GIVEN REQUEST - Print the lines of the data, starting with the first, up to and including the line where "UP = np.array([0, 0, 1.0])" appears.

AVAILABLE DATA -
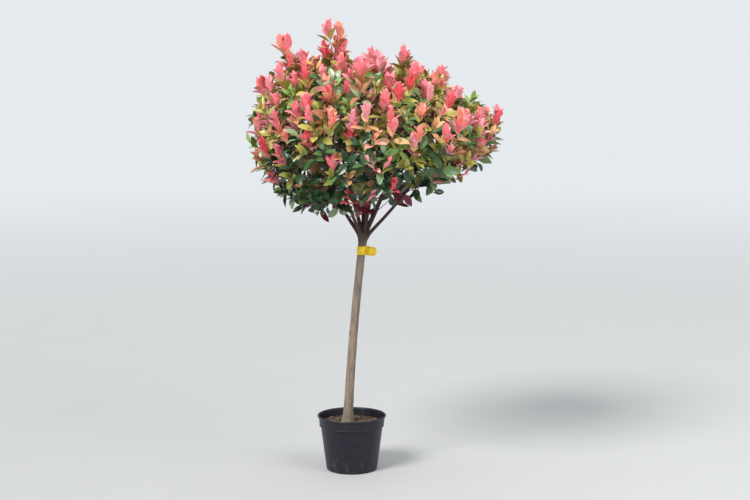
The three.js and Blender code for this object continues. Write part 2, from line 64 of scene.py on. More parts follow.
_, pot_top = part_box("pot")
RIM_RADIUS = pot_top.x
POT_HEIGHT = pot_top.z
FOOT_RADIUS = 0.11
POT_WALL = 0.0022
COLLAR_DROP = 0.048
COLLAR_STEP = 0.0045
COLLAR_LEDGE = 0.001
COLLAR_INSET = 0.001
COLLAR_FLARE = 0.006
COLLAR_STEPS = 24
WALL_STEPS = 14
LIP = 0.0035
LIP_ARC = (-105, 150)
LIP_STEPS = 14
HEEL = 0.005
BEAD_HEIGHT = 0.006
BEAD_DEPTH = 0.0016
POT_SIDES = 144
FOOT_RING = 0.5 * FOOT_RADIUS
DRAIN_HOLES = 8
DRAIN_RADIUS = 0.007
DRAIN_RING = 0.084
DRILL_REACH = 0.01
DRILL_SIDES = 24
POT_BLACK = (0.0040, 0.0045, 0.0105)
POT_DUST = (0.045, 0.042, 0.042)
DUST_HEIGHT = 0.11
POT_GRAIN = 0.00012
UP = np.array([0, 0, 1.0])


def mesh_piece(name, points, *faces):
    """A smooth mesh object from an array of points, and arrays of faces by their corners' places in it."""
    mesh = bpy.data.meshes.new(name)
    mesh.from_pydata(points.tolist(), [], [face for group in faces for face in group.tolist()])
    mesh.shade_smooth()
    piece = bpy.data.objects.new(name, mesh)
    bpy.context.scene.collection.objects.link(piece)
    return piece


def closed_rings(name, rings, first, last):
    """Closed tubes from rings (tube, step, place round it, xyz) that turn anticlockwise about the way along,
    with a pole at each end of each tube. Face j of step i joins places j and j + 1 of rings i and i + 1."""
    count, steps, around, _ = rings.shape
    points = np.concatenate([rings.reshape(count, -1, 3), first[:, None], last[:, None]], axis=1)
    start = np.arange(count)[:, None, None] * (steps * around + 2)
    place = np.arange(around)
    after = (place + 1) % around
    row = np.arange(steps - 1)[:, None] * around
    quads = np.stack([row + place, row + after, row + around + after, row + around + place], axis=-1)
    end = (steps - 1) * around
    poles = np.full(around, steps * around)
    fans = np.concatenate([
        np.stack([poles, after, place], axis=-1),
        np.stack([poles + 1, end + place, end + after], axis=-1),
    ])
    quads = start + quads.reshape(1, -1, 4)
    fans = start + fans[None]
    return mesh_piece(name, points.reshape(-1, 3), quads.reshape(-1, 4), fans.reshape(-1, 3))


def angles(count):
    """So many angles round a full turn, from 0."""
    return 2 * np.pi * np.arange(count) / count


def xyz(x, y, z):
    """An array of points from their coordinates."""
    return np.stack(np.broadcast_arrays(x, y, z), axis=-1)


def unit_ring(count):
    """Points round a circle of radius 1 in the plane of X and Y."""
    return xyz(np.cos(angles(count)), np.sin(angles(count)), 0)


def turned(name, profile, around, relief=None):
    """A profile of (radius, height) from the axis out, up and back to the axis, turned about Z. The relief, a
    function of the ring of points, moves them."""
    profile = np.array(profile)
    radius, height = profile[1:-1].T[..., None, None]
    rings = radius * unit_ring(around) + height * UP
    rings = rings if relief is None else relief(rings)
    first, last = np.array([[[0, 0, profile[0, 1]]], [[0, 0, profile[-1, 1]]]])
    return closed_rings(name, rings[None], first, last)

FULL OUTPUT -
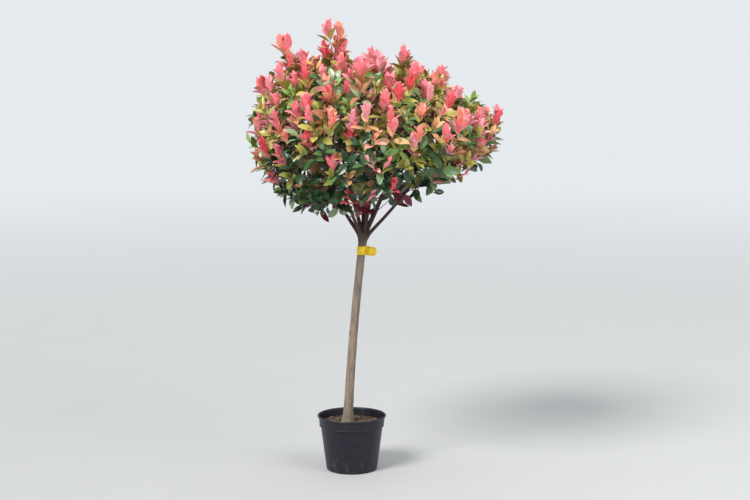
The three.js and Blender code for this object continues. Write part 2, from line 64 of scene.py on. More parts follow.
_, pot_top = part_box("pot")
RIM_RADIUS = pot_top.x
POT_HEIGHT = pot_top.z
FOOT_RADIUS = 0.11
POT_WALL = 0.0022
COLLAR_DROP = 0.048
COLLAR_STEP = 0.0045
COLLAR_LEDGE = 0.001
COLLAR_INSET = 0.001
COLLAR_FLARE = 0.006
COLLAR_STEPS = 24
WALL_STEPS = 14
LIP = 0.0035
LIP_ARC = (-105, 150)
LIP_STEPS = 14
HEEL = 0.005
BEAD_HEIGHT = 0.006
BEAD_DEPTH = 0.0016
POT_SIDES = 144
FOOT_RING = 0.5 * FOOT_RADIUS
DRAIN_HOLES = 8
DRAIN_RADIUS = 0.007
DRAIN_RING = 0.084
DRILL_REACH = 0.01
DRILL_SIDES = 24
POT_BLACK = (0.0040, 0.0045, 0.0105)
POT_DUST = (0.045, 0.042, 0.042)
DUST_HEIGHT = 0.11
POT_GRAIN = 0.00012
UP = np.array([0, 0, 1.0])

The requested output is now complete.